▸ **Written task**
Quote the listing below in its entirety.
____
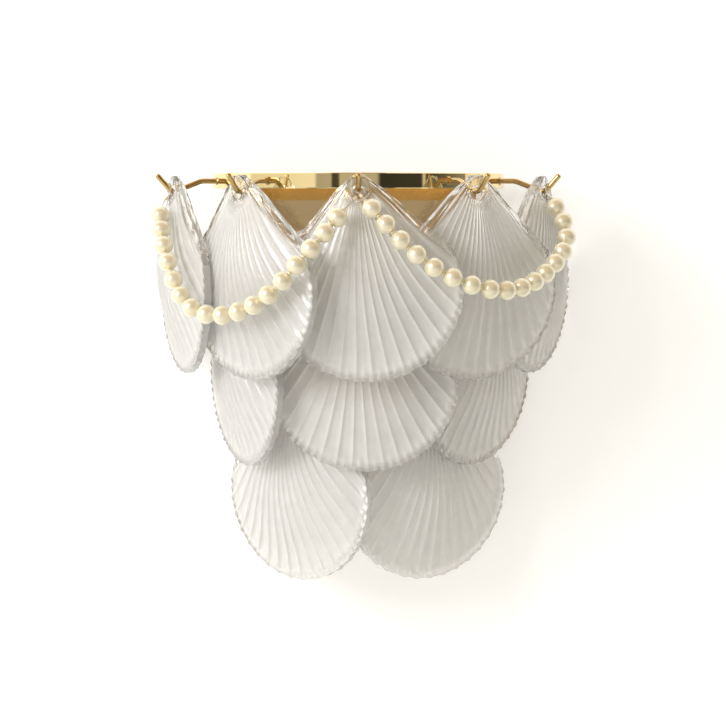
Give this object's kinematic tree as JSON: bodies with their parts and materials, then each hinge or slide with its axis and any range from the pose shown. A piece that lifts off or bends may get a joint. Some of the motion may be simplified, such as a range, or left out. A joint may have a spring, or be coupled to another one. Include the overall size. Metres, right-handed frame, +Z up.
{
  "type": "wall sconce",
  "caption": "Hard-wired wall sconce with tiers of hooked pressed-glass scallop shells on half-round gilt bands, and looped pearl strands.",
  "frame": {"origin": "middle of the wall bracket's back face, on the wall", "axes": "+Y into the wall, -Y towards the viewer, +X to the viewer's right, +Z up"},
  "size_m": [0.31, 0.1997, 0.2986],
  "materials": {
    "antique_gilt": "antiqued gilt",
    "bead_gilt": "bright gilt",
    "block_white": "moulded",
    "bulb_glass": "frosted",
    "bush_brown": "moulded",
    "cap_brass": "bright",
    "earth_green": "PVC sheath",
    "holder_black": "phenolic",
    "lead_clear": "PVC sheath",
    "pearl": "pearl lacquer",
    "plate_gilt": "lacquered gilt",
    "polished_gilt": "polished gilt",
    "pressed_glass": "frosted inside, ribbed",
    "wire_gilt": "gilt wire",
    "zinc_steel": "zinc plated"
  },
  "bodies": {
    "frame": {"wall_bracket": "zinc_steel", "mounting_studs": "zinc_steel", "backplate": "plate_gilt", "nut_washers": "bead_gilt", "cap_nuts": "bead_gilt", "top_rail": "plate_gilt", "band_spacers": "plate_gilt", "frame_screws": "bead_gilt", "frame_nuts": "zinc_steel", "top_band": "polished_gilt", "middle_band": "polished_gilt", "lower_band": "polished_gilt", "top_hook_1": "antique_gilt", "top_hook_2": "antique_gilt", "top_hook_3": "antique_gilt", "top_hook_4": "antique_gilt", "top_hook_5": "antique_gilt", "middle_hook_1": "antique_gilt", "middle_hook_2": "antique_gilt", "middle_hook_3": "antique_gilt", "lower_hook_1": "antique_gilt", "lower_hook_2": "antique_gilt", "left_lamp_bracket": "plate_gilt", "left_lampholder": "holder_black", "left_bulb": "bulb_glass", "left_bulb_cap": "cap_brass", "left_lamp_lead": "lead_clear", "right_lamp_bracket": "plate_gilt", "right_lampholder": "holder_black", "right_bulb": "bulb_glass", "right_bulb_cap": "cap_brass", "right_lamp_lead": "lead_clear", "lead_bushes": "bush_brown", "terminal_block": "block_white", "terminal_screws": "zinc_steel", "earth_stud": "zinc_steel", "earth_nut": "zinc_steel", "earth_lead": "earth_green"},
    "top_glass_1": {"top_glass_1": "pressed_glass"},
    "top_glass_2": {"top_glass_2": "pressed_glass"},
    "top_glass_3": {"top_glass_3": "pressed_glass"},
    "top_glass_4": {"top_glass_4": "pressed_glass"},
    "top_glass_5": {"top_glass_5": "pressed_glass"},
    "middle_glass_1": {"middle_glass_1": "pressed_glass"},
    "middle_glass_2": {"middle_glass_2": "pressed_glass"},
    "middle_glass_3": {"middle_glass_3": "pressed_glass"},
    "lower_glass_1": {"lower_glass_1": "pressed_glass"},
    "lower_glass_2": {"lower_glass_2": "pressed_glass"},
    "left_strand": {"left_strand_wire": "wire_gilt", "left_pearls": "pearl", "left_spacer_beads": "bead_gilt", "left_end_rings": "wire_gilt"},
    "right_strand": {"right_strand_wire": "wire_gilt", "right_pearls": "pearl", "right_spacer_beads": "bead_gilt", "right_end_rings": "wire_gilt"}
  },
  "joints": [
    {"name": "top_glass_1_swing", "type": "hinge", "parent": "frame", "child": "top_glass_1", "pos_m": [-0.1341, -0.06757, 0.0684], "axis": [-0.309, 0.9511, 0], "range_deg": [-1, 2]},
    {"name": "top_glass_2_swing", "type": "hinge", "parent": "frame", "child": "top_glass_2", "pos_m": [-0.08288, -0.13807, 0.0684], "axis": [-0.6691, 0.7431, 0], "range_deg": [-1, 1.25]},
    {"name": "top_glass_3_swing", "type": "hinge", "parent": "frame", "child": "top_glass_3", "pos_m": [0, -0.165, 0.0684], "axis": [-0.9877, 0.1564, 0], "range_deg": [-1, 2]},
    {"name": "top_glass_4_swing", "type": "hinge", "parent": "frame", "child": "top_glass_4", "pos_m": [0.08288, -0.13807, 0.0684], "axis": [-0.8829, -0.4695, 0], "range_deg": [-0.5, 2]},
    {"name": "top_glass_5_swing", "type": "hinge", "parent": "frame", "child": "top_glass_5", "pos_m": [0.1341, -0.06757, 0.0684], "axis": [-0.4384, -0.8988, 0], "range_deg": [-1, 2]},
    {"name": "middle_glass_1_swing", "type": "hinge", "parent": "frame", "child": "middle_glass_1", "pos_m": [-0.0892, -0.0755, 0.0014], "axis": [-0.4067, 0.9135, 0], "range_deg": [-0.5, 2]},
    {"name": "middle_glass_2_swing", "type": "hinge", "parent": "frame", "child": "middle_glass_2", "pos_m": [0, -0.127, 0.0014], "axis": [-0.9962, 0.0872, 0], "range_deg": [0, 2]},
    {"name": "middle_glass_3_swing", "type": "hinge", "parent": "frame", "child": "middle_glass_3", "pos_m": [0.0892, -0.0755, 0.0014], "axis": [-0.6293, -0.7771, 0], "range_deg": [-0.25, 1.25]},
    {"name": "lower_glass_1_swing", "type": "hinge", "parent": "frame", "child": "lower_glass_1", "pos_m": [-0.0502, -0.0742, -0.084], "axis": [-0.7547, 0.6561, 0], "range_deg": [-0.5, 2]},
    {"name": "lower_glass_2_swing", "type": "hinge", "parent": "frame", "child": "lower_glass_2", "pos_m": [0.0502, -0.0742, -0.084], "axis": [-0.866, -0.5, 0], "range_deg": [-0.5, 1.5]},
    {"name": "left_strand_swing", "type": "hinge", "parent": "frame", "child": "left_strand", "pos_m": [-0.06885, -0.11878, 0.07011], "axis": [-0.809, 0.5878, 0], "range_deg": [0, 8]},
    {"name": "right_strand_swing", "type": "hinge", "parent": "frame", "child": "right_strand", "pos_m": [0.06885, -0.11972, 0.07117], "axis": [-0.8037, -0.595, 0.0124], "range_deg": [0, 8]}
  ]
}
____
▸ **Exercise result**
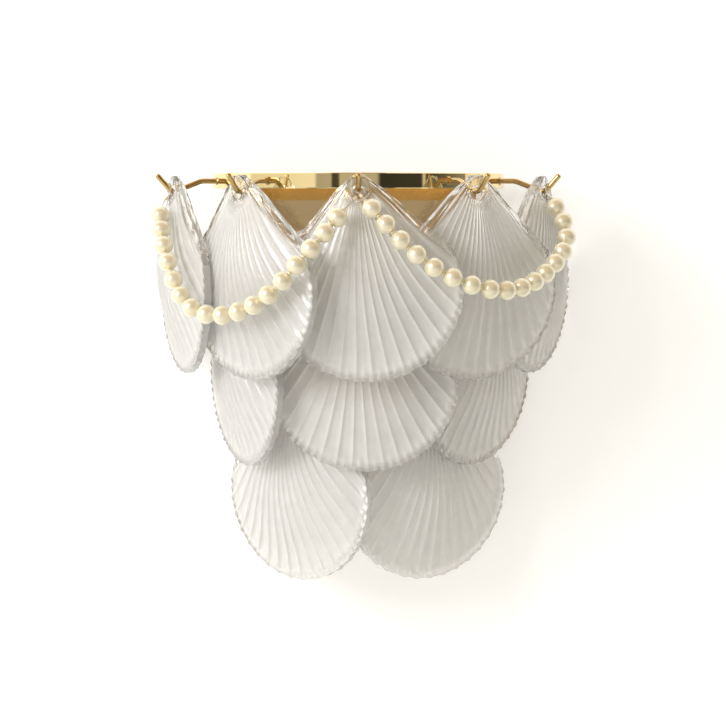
Give this object's kinematic tree as JSON: bodies with their parts and materials, then each hinge or slide with its axis and any range from the pose shown. A piece that lifts off or bends may get a joint. Some of the motion may be simplified, such as a range, or left out. A joint may have a spring, or be coupled to another one. Include the overall size. Metres, right-handed frame, +Z up.
{
  "type": "wall sconce",
  "caption": "Hard-wired wall sconce with tiers of hooked pressed-glass scallop shells on half-round gilt bands, and looped pearl strands.",
  "frame": {"origin": "middle of the wall bracket's back face, on the wall", "axes": "+Y into the wall, -Y towards the viewer, +X to the viewer's right, +Z up"},
  "size_m": [0.31, 0.1997, 0.2986],
  "materials": {
    "antique_gilt": "antiqued gilt",
    "bead_gilt": "bright gilt",
    "block_white": "moulded",
    "bulb_glass": "frosted",
    "bush_brown": "moulded",
    "cap_brass": "bright",
    "earth_green": "PVC sheath",
    "holder_black": "phenolic",
    "lead_clear": "PVC sheath",
    "pearl": "pearl lacquer",
    "plate_gilt": "lacquered gilt",
    "polished_gilt": "polished gilt",
    "pressed_glass": "frosted inside, ribbed",
    "wire_gilt": "gilt wire",
    "zinc_steel": "zinc plated"
  },
  "bodies": {
    "frame": {"wall_bracket": "zinc_steel", "mounting_studs": "zinc_steel", "backplate": "plate_gilt", "nut_washers": "bead_gilt", "cap_nuts": "bead_gilt", "top_rail": "plate_gilt", "band_spacers": "plate_gilt", "frame_screws": "bead_gilt", "frame_nuts": "zinc_steel", "top_band": "polished_gilt", "middle_band": "polished_gilt", "lower_band": "polished_gilt", "top_hook_1": "antique_gilt", "top_hook_2": "antique_gilt", "top_hook_3": "antique_gilt", "top_hook_4": "antique_gilt", "top_hook_5": "antique_gilt", "middle_hook_1": "antique_gilt", "middle_hook_2": "antique_gilt", "middle_hook_3": "antique_gilt", "lower_hook_1": "antique_gilt", "lower_hook_2": "antique_gilt", "left_lamp_bracket": "plate_gilt", "left_lampholder": "holder_black", "left_bulb": "bulb_glass", "left_bulb_cap": "cap_brass", "left_lamp_lead": "lead_clear", "right_lamp_bracket": "plate_gilt", "right_lampholder": "holder_black", "right_bulb": "bulb_glass", "right_bulb_cap": "cap_brass", "right_lamp_lead": "lead_clear", "lead_bushes": "bush_brown", "terminal_block": "block_white", "terminal_screws": "zinc_steel", "earth_stud": "zinc_steel", "earth_nut": "zinc_steel", "earth_lead": "earth_green"},
    "top_glass_1": {"top_glass_1": "pressed_glass"},
    "top_glass_2": {"top_glass_2": "pressed_glass"},
    "top_glass_3": {"top_glass_3": "pressed_glass"},
    "top_glass_4": {"top_glass_4": "pressed_glass"},
    "top_glass_5": {"top_glass_5": "pressed_glass"},
    "middle_glass_1": {"middle_glass_1": "pressed_glass"},
    "middle_glass_2": {"middle_glass_2": "pressed_glass"},
    "middle_glass_3": {"middle_glass_3": "pressed_glass"},
    "lower_glass_1": {"lower_glass_1": "pressed_glass"},
    "lower_glass_2": {"lower_glass_2": "pressed_glass"},
    "left_strand": {"left_strand_wire": "wire_gilt", "left_pearls": "pearl", "left_spacer_beads": "bead_gilt", "left_end_rings": "wire_gilt"},
    "right_strand": {"right_strand_wire": "wire_gilt", "right_pearls": "pearl", "right_spacer_beads": "bead_gilt", "right_end_rings": "wire_gilt"}
  },
  "joints": [
    {"name": "top_glass_1_swing", "type": "hinge", "parent": "frame", "child": "top_glass_1", "pos_m": [-0.1341, -0.06757, 0.0684], "axis": [-0.309, 0.9511, 0], "range_deg": [-1, 2]},
    {"name": "top_glass_2_swing", "type": "hinge", "parent": "frame", "child": "top_glass_2", "pos_m": [-0.08288, -0.13807, 0.0684], "axis": [-0.6691, 0.7431, 0], "range_deg": [-1, 1.25]},
    {"name": "top_glass_3_swing", "type": "hinge", "parent": "frame", "child": "top_glass_3", "pos_m": [0, -0.165, 0.0684], "axis": [-0.9877, 0.1564, 0], "range_deg": [-1, 2]},
    {"name": "top_glass_4_swing", "type": "hinge", "parent": "frame", "child": "top_glass_4", "pos_m": [0.08288, -0.13807, 0.0684], "axis": [-0.8829, -0.4695, 0], "range_deg": [-0.5, 2]},
    {"name": "top_glass_5_swing", "type": "hinge", "parent": "frame", "child": "top_glass_5", "pos_m": [0.1341, -0.06757, 0.0684], "axis": [-0.4384, -0.8988, 0], "range_deg": [-1, 2]},
    {"name": "middle_glass_1_swing", "type": "hinge", "parent": "frame", "child": "middle_glass_1", "pos_m": [-0.0892, -0.0755, 0.0014], "axis": [-0.4067, 0.9135, 0], "range_deg": [-0.5, 2]},
    {"name": "middle_glass_2_swing", "type": "hinge", "parent": "frame", "child": "middle_glass_2", "pos_m": [0, -0.127, 0.0014], "axis": [-0.9962, 0.0872, 0], "range_deg": [0, 2]},
    {"name": "middle_glass_3_swing", "type": "hinge", "parent": "frame", "child": "middle_glass_3", "pos_m": [0.0892, -0.0755, 0.0014], "axis": [-0.6293, -0.7771, 0], "range_deg": [-0.25, 1.25]},
    {"name": "lower_glass_1_swing", "type": "hinge", "parent": "frame", "child": "lower_glass_1", "pos_m": [-0.0502, -0.0742, -0.084], "axis": [-0.7547, 0.6561, 0], "range_deg": [-0.5, 2]},
    {"name": "lower_glass_2_swing", "type": "hinge", "parent": "frame", "child": "lower_glass_2", "pos_m": [0.0502, -0.0742, -0.084], "axis": [-0.866, -0.5, 0], "range_deg": [-0.5, 1.5]},
    {"name": "left_strand_swing", "type": "hinge", "parent": "frame", "child": "left_strand", "pos_m": [-0.06885, -0.11878, 0.07011], "axis": [-0.809, 0.5878, 0], "range_deg": [0, 8]},
    {"name": "right_strand_swing", "type": "hinge", "parent": "frame", "child": "right_strand", "pos_m": [0.06885, -0.11972, 0.07117], "axis": [-0.8037, -0.595, 0.0124], "range_deg": [0, 8]}
  ]
}